%%

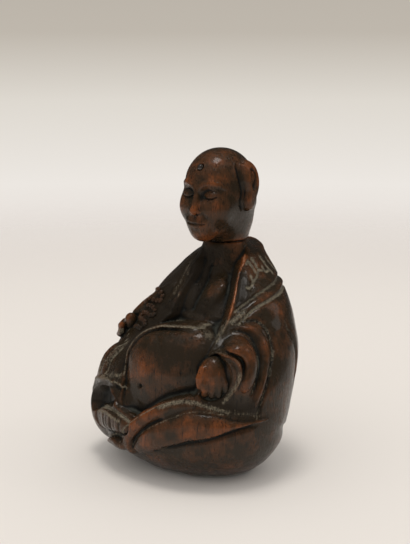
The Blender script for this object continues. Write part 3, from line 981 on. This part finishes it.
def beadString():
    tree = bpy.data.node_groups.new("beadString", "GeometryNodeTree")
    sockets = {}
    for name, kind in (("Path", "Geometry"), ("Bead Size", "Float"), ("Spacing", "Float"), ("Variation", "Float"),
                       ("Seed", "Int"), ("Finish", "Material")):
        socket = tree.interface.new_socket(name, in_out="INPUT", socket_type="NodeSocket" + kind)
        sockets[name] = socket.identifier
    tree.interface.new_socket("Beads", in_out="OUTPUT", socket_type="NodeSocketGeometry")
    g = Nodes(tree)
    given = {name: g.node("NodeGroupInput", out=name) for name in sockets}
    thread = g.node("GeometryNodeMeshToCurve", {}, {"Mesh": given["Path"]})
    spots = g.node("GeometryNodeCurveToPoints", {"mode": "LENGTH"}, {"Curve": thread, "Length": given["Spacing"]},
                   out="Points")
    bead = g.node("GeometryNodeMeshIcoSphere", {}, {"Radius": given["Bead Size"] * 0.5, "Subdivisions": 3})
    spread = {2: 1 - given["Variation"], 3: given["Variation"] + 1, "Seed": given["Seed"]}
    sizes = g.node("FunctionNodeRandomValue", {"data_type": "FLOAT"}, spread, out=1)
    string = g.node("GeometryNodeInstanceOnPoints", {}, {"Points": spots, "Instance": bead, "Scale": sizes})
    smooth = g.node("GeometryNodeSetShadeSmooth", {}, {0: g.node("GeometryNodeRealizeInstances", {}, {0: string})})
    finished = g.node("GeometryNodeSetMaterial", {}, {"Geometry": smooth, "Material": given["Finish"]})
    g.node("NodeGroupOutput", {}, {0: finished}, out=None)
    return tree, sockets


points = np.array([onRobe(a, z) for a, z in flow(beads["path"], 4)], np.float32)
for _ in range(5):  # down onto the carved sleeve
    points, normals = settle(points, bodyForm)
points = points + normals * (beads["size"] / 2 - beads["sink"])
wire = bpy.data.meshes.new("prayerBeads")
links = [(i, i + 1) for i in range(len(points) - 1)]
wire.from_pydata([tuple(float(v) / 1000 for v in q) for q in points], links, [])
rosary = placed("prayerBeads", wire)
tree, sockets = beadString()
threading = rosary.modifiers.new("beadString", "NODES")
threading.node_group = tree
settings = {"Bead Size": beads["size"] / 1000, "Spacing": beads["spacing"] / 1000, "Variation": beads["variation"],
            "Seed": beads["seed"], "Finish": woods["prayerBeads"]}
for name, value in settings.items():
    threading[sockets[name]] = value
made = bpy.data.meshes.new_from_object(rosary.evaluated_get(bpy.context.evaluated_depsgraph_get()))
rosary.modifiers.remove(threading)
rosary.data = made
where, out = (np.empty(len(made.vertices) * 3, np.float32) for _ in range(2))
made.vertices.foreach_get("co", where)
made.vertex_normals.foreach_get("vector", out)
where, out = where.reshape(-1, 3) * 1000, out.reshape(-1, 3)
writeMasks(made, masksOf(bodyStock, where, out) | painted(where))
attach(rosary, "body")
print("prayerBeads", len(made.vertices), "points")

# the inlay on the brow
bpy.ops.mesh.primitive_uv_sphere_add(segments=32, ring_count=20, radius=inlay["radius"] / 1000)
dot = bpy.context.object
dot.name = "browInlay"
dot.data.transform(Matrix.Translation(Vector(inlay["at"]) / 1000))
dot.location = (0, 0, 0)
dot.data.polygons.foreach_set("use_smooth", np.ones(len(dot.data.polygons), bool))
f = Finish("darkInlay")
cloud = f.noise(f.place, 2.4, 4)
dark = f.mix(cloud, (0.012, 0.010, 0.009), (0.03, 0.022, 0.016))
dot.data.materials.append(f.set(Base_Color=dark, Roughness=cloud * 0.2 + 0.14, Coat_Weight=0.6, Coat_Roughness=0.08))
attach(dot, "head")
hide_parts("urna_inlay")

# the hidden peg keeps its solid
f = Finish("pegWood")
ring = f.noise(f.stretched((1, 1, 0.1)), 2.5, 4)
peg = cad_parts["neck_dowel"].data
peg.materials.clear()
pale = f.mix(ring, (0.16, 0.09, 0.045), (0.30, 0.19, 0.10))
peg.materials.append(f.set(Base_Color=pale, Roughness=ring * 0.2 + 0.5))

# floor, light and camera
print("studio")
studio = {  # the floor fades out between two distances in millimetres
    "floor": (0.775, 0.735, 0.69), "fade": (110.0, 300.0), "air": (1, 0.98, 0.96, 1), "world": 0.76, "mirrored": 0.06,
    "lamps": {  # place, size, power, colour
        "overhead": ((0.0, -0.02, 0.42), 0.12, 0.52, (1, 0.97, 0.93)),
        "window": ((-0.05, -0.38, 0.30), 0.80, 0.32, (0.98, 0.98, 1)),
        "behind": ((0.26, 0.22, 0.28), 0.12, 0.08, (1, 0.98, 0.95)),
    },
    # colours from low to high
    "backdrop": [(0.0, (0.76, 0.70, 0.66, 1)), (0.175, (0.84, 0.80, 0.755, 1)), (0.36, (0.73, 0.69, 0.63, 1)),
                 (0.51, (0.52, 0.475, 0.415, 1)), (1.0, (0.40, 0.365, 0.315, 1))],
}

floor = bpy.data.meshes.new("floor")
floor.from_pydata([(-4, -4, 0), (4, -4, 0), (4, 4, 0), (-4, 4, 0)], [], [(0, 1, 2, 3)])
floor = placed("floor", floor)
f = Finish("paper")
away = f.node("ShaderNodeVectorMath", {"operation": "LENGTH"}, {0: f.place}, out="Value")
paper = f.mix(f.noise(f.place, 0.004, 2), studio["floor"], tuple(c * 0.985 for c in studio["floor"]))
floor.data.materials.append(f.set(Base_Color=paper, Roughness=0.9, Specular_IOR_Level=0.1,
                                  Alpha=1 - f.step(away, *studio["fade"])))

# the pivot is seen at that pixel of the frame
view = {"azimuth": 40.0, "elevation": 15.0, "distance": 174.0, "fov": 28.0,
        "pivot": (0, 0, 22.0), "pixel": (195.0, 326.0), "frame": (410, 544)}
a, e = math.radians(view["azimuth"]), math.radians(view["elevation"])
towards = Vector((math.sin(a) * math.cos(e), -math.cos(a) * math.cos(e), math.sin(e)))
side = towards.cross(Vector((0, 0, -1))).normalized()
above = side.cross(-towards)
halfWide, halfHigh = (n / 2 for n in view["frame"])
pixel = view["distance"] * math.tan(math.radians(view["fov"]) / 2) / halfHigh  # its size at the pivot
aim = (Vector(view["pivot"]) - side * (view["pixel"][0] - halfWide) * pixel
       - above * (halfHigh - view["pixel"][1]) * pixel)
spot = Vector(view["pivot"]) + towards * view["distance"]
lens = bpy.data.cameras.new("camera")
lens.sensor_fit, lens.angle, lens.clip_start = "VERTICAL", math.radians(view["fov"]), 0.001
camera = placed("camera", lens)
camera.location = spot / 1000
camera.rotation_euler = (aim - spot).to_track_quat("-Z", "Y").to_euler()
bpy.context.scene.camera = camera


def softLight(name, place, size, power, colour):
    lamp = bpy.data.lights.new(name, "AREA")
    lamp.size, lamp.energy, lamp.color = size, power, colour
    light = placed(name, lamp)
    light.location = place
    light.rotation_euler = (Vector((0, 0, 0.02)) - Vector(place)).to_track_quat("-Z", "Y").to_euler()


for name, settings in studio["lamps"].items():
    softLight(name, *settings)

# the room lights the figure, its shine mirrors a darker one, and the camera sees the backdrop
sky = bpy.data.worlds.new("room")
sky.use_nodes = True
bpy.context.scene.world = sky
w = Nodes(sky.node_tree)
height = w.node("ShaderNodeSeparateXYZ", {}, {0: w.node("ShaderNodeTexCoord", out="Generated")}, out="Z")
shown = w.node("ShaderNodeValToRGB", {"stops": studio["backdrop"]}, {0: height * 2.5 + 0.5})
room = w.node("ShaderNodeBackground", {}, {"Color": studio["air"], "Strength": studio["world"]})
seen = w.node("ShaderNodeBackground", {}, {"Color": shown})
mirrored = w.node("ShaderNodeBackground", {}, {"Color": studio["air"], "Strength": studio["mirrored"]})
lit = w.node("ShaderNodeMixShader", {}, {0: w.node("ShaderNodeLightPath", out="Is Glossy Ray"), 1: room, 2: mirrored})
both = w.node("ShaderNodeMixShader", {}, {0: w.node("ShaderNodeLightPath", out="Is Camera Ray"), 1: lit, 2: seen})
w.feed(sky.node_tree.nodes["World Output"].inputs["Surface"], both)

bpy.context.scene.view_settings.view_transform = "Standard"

%%

- **What is required**:
Beginning at the first line above, repeat exactly until the line containing "return tree, sockets", which is included.

- **Response**:
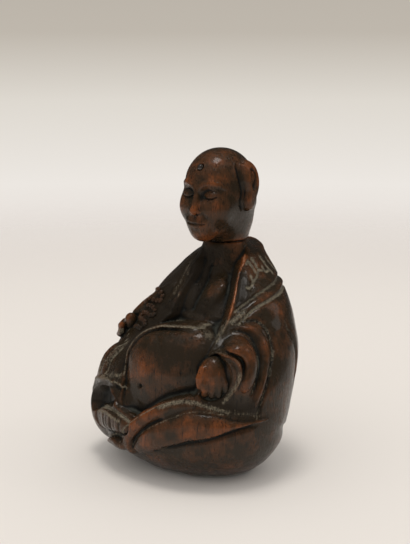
The Blender script for this object continues. Write part 3, from line 981 on. This part finishes it.
def beadString():
    tree = bpy.data.node_groups.new("beadString", "GeometryNodeTree")
    sockets = {}
    for name, kind in (("Path", "Geometry"), ("Bead Size", "Float"), ("Spacing", "Float"), ("Variation", "Float"),
                       ("Seed", "Int"), ("Finish", "Material")):
        socket = tree.interface.new_socket(name, in_out="INPUT", socket_type="NodeSocket" + kind)
        sockets[name] = socket.identifier
    tree.interface.new_socket("Beads", in_out="OUTPUT", socket_type="NodeSocketGeometry")
    g = Nodes(tree)
    given = {name: g.node("NodeGroupInput", out=name) for name in sockets}
    thread = g.node("GeometryNodeMeshToCurve", {}, {"Mesh": given["Path"]})
    spots = g.node("GeometryNodeCurveToPoints", {"mode": "LENGTH"}, {"Curve": thread, "Length": given["Spacing"]},
                   out="Points")
    bead = g.node("GeometryNodeMeshIcoSphere", {}, {"Radius": given["Bead Size"] * 0.5, "Subdivisions": 3})
    spread = {2: 1 - given["Variation"], 3: given["Variation"] + 1, "Seed": given["Seed"]}
    sizes = g.node("FunctionNodeRandomValue", {"data_type": "FLOAT"}, spread, out=1)
    string = g.node("GeometryNodeInstanceOnPoints", {}, {"Points": spots, "Instance": bead, "Scale": sizes})
    smooth = g.node("GeometryNodeSetShadeSmooth", {}, {0: g.node("GeometryNodeRealizeInstances", {}, {0: string})})
    finished = g.node("GeometryNodeSetMaterial", {}, {"Geometry": smooth, "Material": given["Finish"]})
    g.node("NodeGroupOutput", {}, {0: finished}, out=None)
    return tree, sockets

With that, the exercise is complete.